What is expected: Will you print the material below without altering a single character?

Input records:
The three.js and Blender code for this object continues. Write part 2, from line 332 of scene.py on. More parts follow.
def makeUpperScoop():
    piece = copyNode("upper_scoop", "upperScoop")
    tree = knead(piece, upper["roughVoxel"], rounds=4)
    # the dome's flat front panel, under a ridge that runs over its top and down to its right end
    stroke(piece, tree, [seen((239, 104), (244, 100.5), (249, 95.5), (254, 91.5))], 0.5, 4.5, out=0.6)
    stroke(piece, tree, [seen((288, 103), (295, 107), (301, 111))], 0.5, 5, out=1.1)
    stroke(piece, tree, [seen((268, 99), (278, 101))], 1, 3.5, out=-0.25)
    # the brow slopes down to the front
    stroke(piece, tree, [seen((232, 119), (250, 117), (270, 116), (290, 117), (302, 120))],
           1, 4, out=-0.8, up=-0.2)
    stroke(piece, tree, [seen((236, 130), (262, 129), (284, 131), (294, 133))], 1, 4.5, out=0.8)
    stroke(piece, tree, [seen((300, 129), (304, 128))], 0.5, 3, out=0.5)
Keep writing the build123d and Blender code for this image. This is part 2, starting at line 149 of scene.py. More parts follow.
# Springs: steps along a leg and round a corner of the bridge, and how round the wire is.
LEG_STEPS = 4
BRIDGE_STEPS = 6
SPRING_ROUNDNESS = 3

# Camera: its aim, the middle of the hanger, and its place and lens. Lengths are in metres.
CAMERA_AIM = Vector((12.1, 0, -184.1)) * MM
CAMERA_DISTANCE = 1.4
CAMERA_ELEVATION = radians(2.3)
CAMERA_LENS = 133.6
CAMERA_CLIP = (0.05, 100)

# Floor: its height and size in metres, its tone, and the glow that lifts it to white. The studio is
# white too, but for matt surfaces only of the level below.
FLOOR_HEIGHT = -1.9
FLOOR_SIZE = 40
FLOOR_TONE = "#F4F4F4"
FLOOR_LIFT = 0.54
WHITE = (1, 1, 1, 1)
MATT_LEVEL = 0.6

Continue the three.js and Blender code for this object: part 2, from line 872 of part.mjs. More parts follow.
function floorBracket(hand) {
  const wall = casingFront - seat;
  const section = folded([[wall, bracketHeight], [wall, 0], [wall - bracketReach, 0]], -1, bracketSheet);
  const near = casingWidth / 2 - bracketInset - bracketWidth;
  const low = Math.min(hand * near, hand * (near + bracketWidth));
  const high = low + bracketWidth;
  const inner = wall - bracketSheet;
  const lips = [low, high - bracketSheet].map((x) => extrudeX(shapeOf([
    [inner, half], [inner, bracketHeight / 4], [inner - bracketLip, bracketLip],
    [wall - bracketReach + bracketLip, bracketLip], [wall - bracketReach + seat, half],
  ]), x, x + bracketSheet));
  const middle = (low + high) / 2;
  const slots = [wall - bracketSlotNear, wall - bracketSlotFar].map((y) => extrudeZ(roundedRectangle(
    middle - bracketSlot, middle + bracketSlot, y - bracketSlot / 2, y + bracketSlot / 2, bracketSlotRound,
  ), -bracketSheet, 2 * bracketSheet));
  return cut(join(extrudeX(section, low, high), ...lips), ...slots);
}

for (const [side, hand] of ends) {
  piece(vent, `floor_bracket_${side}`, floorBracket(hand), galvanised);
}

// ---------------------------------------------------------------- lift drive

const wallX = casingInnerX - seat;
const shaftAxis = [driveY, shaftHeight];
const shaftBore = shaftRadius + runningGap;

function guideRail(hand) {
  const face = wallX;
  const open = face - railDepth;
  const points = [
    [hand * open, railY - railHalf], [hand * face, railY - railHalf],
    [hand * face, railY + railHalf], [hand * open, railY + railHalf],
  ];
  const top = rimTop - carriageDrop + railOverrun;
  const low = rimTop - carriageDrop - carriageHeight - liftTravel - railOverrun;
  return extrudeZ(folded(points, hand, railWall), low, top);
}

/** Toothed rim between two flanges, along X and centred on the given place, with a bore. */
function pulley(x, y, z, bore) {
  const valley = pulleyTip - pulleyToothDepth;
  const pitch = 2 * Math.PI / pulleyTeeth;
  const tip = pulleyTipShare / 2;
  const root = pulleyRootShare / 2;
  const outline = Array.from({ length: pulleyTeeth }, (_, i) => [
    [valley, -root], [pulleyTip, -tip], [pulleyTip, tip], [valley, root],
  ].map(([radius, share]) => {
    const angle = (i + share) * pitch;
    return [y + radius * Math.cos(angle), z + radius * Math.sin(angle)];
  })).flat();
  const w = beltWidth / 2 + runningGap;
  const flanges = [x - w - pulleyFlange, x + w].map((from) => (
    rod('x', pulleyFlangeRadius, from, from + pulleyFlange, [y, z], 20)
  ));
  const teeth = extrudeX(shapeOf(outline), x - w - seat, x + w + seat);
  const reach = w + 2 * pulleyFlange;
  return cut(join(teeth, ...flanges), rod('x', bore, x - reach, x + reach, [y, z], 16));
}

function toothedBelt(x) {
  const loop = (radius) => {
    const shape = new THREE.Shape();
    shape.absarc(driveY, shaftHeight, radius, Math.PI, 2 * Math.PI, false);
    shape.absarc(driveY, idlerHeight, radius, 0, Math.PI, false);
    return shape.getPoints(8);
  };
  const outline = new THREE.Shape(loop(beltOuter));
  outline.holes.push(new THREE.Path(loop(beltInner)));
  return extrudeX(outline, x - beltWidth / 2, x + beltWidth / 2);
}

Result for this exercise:
The three.js and Blender code for this object continues. Write part 2, from line 332 of scene.py on. More parts follow.
def makeUpperScoop():
    piece = copyNode("upper_scoop", "upperScoop")
    tree = knead(piece, upper["roughVoxel"], rounds=4)
    # the dome's flat front panel, under a ridge that runs over its top and down to its right end
    stroke(piece, tree, [seen((239, 104), (244, 100.5), (249, 95.5), (254, 91.5))], 0.5, 4.5, out=0.6)
    stroke(piece, tree, [seen((288, 103), (295, 107), (301, 111))], 0.5, 5, out=1.1)
    stroke(piece, tree, [seen((268, 99), (278, 101))], 1, 3.5, out=-0.25)
    # the brow slopes down to the front
    stroke(piece, tree, [seen((232, 119), (250, 117), (270, 116), (290, 117), (302, 120))],
           1, 4, out=-0.8, up=-0.2)
    stroke(piece, tree, [seen((236, 130), (262, 129), (284, 131), (294, 133))], 1, 4.5, out=0.8)
    stroke(piece, tree, [seen((300, 129), (304, 128))], 0.5, 3, out=0.5)
Keep writing the build123d and Blender code for this image. This is part 2, starting at line 149 of scene.py. More parts follow.
# Springs: steps along a leg and round a corner of the bridge, and how round the wire is.
LEG_STEPS = 4
BRIDGE_STEPS = 6
SPRING_ROUNDNESS = 3

# Camera: its aim, the middle of the hanger, and its place and lens. Lengths are in metres.
CAMERA_AIM = Vector((12.1, 0, -184.1)) * MM
CAMERA_DISTANCE = 1.4
CAMERA_ELEVATION = radians(2.3)
CAMERA_LENS = 133.6
CAMERA_CLIP = (0.05, 100)

# Floor: its height and size in metres, its tone, and the glow that lifts it to white. The studio is
# white too, but for matt surfaces only of the level below.
FLOOR_HEIGHT = -1.9
FLOOR_SIZE = 40
FLOOR_TONE = "#F4F4F4"
FLOOR_LIFT = 0.54
WHITE = (1, 1, 1, 1)
MATT_LEVEL = 0.6

Continue the three.js and Blender code for this object: part 2, from line 872 of part.mjs. More parts follow.
function floorBracket(hand) {
  const wall = casingFront - seat;
  const section = folded([[wall, bracketHeight], [wall, 0], [wall - bracketReach, 0]], -1, bracketSheet);
  const near = casingWidth / 2 - bracketInset - bracketWidth;
  const low = Math.min(hand * near, hand * (near + bracketWidth));
  const high = low + bracketWidth;
  const inner = wall - bracketSheet;
  const lips = [low, high - bracketSheet].map((x) => extrudeX(shapeOf([
    [inner, half], [inner, bracketHeight / 4], [inner - bracketLip, bracketLip],
    [wall - bracketReach + bracketLip, bracketLip], [wall - bracketReach + seat, half],
  ]), x, x + bracketSheet));
  const middle = (low + high) / 2;
  const slots = [wall - bracketSlotNear, wall - bracketSlotFar].map((y) => extrudeZ(roundedRectangle(
    middle - bracketSlot, middle + bracketSlot, y - bracketSlot / 2, y + bracketSlot / 2, bracketSlotRound,
  ), -bracketSheet, 2 * bracketSheet));
  return cut(join(extrudeX(section, low, high), ...lips), ...slots);
}

for (const [side, hand] of ends) {
  piece(vent, `floor_bracket_${side}`, floorBracket(hand), galvanised);
}

// ---------------------------------------------------------------- lift drive

const wallX = casingInnerX - seat;
const shaftAxis = [driveY, shaftHeight];
const shaftBore = shaftRadius + runningGap;

function guideRail(hand) {
  const face = wallX;
  const open = face - railDepth;
  const points = [
    [hand * open, railY - railHalf], [hand * face, railY - railHalf],
    [hand * face, railY + railHalf], [hand * open, railY + railHalf],
  ];
  const top = rimTop - carriageDrop + railOverrun;
  const low = rimTop - carriageDrop - carriageHeight - liftTravel - railOverrun;
  return extrudeZ(folded(points, hand, railWall), low, top);
}

/** Toothed rim between two flanges, along X and centred on the given place, with a bore. */
function pulley(x, y, z, bore) {
  const valley = pulleyTip - pulleyToothDepth;
  const pitch = 2 * Math.PI / pulleyTeeth;
  const tip = pulleyTipShare / 2;
  const root = pulleyRootShare / 2;
  const outline = Array.from({ length: pulleyTeeth }, (_, i) => [
    [valley, -root], [pulleyTip, -tip], [pulleyTip, tip], [valley, root],
  ].map(([radius, share]) => {
    const angle = (i + share) * pitch;
    return [y + radius * Math.cos(angle), z + radius * Math.sin(angle)];
  })).flat();
  const w = beltWidth / 2 + runningGap;
  const flanges = [x - w - pulleyFlange, x + w].map((from) => (
    rod('x', pulleyFlangeRadius, from, from + pulleyFlange, [y, z], 20)
  ));
  const teeth = extrudeX(shapeOf(outline), x - w - seat, x + w + seat);
  const reach = w + 2 * pulleyFlange;
  return cut(join(teeth, ...flanges), rod('x', bore, x - reach, x + reach, [y, z], 16));
}

function toothedBelt(x) {
  const loop = (radius) => {
    const shape = new THREE.Shape();
    shape.absarc(driveY, shaftHeight, radius, Math.PI, 2 * Math.PI, false);
    shape.absarc(driveY, idlerHeight, radius, 0, Math.PI, false);
    return shape.getPoints(8);
  };
  const outline = new THREE.Shape(loop(beltOuter));
  outline.holes.push(new THREE.Path(loop(beltInner)));
  return extrudeX(outline, x - beltWidth / 2, x + beltWidth / 2);
}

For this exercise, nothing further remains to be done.